## What is asked
Set down the material exactly as given, please, from its first line through the line that includes "return even(np.array([(x, 0, z)".
━━━━━━
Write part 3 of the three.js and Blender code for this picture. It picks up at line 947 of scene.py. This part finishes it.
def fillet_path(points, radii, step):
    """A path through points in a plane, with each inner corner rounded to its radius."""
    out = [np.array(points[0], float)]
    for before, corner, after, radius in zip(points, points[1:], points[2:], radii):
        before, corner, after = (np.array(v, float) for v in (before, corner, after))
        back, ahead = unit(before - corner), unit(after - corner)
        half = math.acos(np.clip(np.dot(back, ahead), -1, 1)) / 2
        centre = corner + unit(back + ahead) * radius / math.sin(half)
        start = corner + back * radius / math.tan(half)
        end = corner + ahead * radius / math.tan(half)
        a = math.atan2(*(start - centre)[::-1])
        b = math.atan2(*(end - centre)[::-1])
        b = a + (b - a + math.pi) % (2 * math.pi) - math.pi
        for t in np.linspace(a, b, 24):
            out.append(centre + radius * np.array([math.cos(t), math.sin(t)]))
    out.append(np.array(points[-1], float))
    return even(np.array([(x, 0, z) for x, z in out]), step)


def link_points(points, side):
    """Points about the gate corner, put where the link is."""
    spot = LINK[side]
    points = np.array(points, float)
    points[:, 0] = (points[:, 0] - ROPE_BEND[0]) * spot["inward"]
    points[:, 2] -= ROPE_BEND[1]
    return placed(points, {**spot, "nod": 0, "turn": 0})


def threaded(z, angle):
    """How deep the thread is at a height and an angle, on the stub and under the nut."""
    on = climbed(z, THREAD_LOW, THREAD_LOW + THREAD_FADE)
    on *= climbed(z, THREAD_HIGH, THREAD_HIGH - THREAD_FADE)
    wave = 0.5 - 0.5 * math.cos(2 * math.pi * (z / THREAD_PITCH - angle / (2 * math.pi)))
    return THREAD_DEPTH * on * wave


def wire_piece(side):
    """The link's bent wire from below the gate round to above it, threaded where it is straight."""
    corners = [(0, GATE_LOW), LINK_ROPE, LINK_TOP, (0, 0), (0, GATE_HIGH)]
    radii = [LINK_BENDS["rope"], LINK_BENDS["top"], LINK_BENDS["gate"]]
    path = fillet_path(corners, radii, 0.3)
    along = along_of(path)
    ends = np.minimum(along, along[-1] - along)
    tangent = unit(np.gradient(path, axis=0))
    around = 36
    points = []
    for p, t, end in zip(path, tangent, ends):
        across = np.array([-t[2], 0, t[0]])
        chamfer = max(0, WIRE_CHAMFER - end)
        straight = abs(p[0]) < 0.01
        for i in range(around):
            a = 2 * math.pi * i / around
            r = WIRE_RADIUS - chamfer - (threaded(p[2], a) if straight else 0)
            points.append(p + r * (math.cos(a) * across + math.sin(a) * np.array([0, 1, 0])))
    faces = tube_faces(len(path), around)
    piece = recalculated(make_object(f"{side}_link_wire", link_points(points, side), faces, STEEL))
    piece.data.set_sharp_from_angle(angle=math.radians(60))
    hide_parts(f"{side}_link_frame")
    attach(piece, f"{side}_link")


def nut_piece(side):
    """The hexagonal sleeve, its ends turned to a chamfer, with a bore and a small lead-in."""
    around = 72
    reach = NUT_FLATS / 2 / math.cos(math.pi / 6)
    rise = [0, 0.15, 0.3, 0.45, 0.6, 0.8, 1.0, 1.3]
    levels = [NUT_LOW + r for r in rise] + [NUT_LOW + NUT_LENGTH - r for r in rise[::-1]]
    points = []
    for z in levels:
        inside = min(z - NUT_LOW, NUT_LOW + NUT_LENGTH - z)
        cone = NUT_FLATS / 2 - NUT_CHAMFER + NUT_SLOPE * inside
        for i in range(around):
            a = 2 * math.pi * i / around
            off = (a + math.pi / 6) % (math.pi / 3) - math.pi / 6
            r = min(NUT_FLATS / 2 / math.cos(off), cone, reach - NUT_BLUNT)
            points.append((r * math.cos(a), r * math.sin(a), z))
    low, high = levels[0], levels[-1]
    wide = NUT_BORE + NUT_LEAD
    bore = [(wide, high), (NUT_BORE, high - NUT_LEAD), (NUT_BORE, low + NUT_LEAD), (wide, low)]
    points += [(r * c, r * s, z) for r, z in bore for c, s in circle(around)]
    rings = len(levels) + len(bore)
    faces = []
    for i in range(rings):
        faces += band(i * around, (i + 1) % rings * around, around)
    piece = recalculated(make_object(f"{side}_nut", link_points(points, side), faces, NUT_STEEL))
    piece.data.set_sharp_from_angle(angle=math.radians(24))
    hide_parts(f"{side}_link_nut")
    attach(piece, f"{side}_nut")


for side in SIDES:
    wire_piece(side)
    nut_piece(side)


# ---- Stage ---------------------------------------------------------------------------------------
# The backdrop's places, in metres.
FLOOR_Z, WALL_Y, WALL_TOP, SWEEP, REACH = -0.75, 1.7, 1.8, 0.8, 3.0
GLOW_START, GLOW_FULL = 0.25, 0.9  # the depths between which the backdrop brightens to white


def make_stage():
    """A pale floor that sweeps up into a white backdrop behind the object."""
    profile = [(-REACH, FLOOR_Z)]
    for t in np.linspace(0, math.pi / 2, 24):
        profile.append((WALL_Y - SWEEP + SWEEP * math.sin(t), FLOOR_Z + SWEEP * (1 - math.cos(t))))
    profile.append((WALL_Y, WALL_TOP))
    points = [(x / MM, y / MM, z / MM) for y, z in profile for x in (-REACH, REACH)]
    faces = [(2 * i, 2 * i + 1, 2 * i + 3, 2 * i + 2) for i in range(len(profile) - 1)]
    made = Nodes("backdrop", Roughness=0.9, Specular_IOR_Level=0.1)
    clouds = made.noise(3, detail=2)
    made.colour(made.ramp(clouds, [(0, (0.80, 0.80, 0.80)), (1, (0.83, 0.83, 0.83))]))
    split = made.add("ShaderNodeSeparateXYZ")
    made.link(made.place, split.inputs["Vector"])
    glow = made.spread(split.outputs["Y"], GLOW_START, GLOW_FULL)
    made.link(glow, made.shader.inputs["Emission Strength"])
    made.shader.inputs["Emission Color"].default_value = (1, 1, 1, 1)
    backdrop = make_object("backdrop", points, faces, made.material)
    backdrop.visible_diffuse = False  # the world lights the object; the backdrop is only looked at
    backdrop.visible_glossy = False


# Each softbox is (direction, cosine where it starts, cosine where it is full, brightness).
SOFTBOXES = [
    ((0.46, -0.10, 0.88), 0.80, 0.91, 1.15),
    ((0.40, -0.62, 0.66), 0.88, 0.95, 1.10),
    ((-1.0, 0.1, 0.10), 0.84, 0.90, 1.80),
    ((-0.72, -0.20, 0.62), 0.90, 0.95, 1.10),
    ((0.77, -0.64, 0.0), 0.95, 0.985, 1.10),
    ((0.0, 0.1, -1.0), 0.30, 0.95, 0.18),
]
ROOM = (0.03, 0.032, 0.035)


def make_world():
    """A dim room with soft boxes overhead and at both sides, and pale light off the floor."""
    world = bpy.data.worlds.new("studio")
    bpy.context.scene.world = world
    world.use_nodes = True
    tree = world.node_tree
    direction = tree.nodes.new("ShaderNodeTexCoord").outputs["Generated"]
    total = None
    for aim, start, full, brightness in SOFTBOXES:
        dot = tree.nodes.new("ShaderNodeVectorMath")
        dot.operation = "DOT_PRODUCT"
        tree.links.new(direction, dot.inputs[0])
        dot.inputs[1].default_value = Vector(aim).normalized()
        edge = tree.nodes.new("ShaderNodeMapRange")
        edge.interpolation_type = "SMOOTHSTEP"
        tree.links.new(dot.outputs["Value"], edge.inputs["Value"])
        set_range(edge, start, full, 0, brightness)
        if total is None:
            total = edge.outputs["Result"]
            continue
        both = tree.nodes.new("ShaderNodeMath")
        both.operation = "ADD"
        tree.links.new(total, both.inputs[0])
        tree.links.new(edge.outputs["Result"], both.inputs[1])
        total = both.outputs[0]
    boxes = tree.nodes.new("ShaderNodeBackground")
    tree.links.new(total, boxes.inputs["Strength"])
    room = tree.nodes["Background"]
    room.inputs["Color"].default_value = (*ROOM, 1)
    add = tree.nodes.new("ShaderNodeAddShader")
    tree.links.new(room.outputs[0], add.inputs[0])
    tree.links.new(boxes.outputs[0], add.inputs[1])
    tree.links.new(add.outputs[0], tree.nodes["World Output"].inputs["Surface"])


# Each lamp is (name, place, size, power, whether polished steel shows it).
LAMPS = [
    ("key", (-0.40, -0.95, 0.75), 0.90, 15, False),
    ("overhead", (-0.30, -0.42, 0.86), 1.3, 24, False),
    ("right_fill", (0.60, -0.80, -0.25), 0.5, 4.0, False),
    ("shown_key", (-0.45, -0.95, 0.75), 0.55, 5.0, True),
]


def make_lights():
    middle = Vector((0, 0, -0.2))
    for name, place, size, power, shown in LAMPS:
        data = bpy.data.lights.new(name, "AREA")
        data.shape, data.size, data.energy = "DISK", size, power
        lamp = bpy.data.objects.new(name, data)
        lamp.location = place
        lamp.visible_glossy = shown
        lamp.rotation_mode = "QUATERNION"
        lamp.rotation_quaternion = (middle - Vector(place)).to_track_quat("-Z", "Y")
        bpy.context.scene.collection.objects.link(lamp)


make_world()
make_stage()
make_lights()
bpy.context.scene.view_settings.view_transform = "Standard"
━━━━━━
## Response below
Write part 3 of the three.js and Blender code for this picture. It picks up at line 947 of scene.py. This part finishes it.
def fillet_path(points, radii, step):
    """A path through points in a plane, with each inner corner rounded to its radius."""
    out = [np.array(points[0], float)]
    for before, corner, after, radius in zip(points, points[1:], points[2:], radii):
        before, corner, after = (np.array(v, float) for v in (before, corner, after))
        back, ahead = unit(before - corner), unit(after - corner)
        half = math.acos(np.clip(np.dot(back, ahead), -1, 1)) / 2
        centre = corner + unit(back + ahead) * radius / math.sin(half)
        start = corner + back * radius / math.tan(half)
        end = corner + ahead * radius / math.tan(half)
        a = math.atan2(*(start - centre)[::-1])
        b = math.atan2(*(end - centre)[::-1])
        b = a + (b - a + math.pi) % (2 * math.pi) - math.pi
        for t in np.linspace(a, b, 24):
            out.append(centre + radius * np.array([math.cos(t), math.sin(t)]))
    out.append(np.array(points[-1], float))
    return even(np.array([(x, 0, z) for x, z in out]), step)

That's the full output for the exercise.